[Modeling code records]
-=-=-=-=-

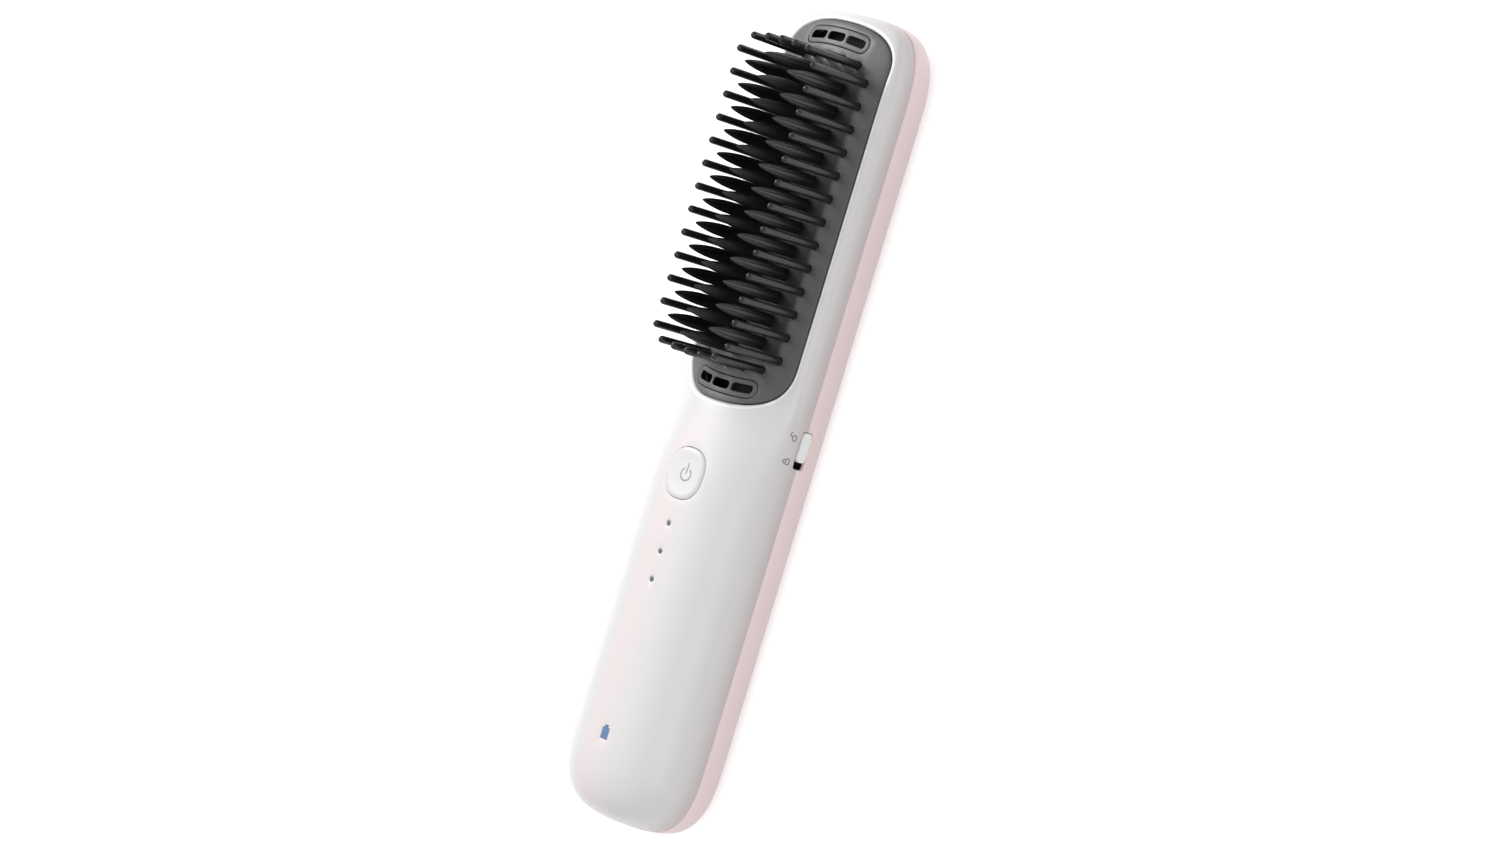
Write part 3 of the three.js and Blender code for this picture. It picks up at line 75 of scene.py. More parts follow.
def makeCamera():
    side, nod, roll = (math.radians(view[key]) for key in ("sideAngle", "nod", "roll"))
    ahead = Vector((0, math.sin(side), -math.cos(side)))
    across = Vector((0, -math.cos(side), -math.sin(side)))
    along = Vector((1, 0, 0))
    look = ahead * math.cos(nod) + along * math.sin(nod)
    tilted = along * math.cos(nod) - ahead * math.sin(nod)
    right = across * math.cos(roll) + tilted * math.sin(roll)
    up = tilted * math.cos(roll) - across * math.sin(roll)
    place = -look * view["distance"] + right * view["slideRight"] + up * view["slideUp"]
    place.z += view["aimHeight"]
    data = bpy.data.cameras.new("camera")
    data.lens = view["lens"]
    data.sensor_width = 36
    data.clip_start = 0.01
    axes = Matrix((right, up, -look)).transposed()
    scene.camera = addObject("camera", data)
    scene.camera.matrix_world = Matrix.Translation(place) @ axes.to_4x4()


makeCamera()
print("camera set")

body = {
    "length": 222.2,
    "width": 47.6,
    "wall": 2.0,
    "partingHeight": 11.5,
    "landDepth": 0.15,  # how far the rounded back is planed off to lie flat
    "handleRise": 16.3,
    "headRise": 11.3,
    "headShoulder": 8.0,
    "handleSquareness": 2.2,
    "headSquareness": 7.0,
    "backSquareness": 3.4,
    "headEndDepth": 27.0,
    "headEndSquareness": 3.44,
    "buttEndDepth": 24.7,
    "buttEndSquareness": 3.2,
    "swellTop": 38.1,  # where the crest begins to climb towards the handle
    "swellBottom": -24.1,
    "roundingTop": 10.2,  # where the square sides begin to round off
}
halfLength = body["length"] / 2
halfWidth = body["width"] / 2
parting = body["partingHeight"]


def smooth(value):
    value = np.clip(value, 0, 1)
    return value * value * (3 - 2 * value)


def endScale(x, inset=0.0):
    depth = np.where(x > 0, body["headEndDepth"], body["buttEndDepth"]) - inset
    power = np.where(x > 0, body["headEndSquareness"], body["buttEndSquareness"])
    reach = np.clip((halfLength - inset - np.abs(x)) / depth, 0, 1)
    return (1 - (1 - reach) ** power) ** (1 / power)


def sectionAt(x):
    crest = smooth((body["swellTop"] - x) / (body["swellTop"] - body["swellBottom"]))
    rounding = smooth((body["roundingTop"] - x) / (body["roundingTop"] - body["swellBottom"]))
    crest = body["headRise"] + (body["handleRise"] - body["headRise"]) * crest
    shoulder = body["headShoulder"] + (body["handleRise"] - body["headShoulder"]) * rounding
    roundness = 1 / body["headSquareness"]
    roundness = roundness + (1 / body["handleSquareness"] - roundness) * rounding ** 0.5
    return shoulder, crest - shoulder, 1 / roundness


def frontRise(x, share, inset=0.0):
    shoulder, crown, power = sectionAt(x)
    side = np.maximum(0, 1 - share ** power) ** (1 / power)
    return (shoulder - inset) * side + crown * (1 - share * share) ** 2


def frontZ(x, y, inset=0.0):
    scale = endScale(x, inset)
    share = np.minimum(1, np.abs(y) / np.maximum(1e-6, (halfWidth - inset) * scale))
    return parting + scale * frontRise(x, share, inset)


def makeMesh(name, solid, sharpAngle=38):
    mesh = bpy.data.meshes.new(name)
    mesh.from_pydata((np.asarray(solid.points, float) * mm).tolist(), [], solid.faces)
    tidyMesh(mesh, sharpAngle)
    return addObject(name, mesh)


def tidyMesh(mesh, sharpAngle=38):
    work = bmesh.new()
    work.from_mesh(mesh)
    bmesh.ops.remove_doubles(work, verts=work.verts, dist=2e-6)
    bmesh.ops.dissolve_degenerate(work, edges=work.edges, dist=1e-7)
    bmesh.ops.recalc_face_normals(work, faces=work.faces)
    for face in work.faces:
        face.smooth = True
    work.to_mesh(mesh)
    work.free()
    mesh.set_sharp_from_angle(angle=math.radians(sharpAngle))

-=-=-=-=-

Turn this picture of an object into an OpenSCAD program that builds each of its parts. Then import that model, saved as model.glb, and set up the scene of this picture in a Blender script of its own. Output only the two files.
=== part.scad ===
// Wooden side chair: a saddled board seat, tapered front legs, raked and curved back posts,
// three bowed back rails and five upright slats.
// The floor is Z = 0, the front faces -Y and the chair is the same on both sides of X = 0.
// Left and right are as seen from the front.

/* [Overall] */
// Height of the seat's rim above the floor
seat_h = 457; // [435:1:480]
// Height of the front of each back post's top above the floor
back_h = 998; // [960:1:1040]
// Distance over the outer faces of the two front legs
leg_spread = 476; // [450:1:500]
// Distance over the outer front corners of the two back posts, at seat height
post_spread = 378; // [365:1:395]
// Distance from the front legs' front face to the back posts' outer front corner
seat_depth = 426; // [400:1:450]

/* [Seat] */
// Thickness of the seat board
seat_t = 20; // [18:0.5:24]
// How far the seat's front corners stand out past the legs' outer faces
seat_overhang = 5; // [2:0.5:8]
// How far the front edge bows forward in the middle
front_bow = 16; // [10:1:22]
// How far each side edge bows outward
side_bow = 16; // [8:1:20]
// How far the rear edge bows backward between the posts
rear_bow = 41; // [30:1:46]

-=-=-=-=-

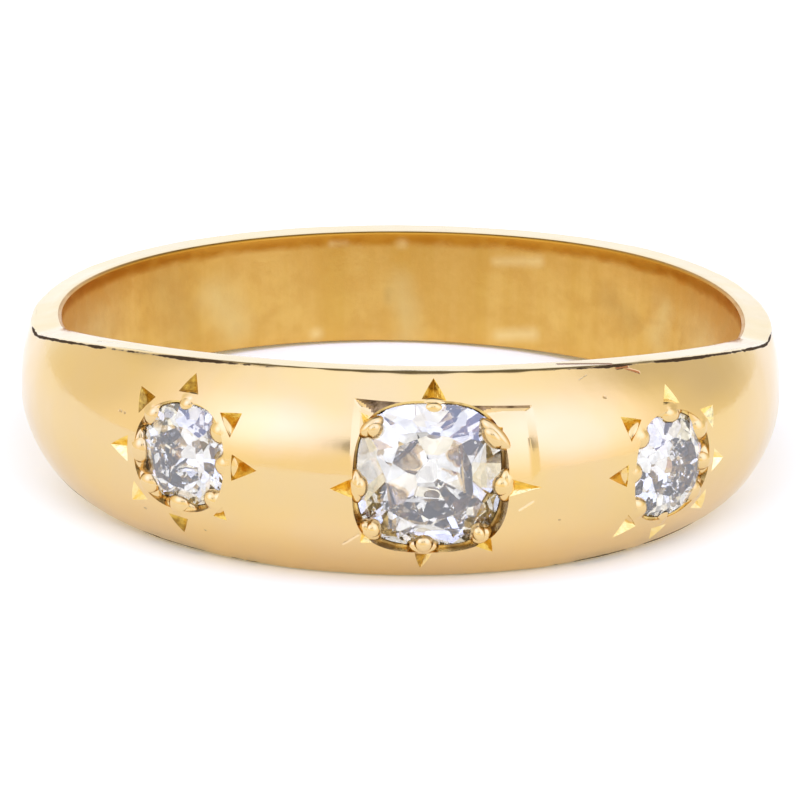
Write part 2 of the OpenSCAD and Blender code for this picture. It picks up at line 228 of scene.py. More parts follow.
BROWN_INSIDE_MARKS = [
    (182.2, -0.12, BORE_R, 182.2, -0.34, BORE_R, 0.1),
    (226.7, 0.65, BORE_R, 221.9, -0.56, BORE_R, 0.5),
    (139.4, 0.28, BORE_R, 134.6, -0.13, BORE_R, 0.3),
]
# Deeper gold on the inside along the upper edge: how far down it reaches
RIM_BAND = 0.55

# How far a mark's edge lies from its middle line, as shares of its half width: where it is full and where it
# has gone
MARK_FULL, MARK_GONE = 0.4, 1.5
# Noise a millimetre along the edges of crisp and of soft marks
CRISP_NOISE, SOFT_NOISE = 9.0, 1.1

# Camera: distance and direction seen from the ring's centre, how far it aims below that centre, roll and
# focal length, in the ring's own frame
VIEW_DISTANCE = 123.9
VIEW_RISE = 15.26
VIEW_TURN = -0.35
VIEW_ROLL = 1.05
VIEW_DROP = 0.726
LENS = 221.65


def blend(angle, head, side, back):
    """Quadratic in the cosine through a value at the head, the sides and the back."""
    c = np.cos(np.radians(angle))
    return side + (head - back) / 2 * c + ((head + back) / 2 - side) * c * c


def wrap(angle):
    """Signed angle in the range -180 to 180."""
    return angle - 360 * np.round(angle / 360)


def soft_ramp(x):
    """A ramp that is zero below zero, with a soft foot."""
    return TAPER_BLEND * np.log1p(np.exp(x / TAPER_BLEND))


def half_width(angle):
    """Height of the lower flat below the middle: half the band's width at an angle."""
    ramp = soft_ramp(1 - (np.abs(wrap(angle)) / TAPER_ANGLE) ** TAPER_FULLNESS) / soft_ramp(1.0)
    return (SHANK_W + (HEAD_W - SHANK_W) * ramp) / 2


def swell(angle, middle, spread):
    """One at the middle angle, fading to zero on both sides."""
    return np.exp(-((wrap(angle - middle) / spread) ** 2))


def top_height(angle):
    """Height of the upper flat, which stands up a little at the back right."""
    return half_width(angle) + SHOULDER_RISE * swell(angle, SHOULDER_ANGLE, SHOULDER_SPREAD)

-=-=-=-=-

What is asked:
Starting at the line that contains "Write part 2", set down every line up to and including the line that contains "return np.exp(-((wrap(angle - middle)", exactly as given, and no other line.

Task result:
Write part 2 of the OpenSCAD and Blender code for this picture. It picks up at line 228 of scene.py. More parts follow.
BROWN_INSIDE_MARKS = [
    (182.2, -0.12, BORE_R, 182.2, -0.34, BORE_R, 0.1),
    (226.7, 0.65, BORE_R, 221.9, -0.56, BORE_R, 0.5),
    (139.4, 0.28, BORE_R, 134.6, -0.13, BORE_R, 0.3),
]
# Deeper gold on the inside along the upper edge: how far down it reaches
RIM_BAND = 0.55

# How far a mark's edge lies from its middle line, as shares of its half width: where it is full and where it
# has gone
MARK_FULL, MARK_GONE = 0.4, 1.5
# Noise a millimetre along the edges of crisp and of soft marks
CRISP_NOISE, SOFT_NOISE = 9.0, 1.1

# Camera: distance and direction seen from the ring's centre, how far it aims below that centre, roll and
# focal length, in the ring's own frame
VIEW_DISTANCE = 123.9
VIEW_RISE = 15.26
VIEW_TURN = -0.35
VIEW_ROLL = 1.05
VIEW_DROP = 0.726
LENS = 221.65


def blend(angle, head, side, back):
    """Quadratic in the cosine through a value at the head, the sides and the back."""
    c = np.cos(np.radians(angle))
    return side + (head - back) / 2 * c + ((head + back) / 2 - side) * c * c


def wrap(angle):
    """Signed angle in the range -180 to 180."""
    return angle - 360 * np.round(angle / 360)


def soft_ramp(x):
    """A ramp that is zero below zero, with a soft foot."""
    return TAPER_BLEND * np.log1p(np.exp(x / TAPER_BLEND))


def half_width(angle):
    """Height of the lower flat below the middle: half the band's width at an angle."""
    ramp = soft_ramp(1 - (np.abs(wrap(angle)) / TAPER_ANGLE) ** TAPER_FULLNESS) / soft_ramp(1.0)
    return (SHANK_W + (HEAD_W - SHANK_W) * ramp) / 2


def swell(angle, middle, spread):
    """One at the middle angle, fading to zero on both sides."""
    return np.exp(-((wrap(angle - middle) / spread) ** 2))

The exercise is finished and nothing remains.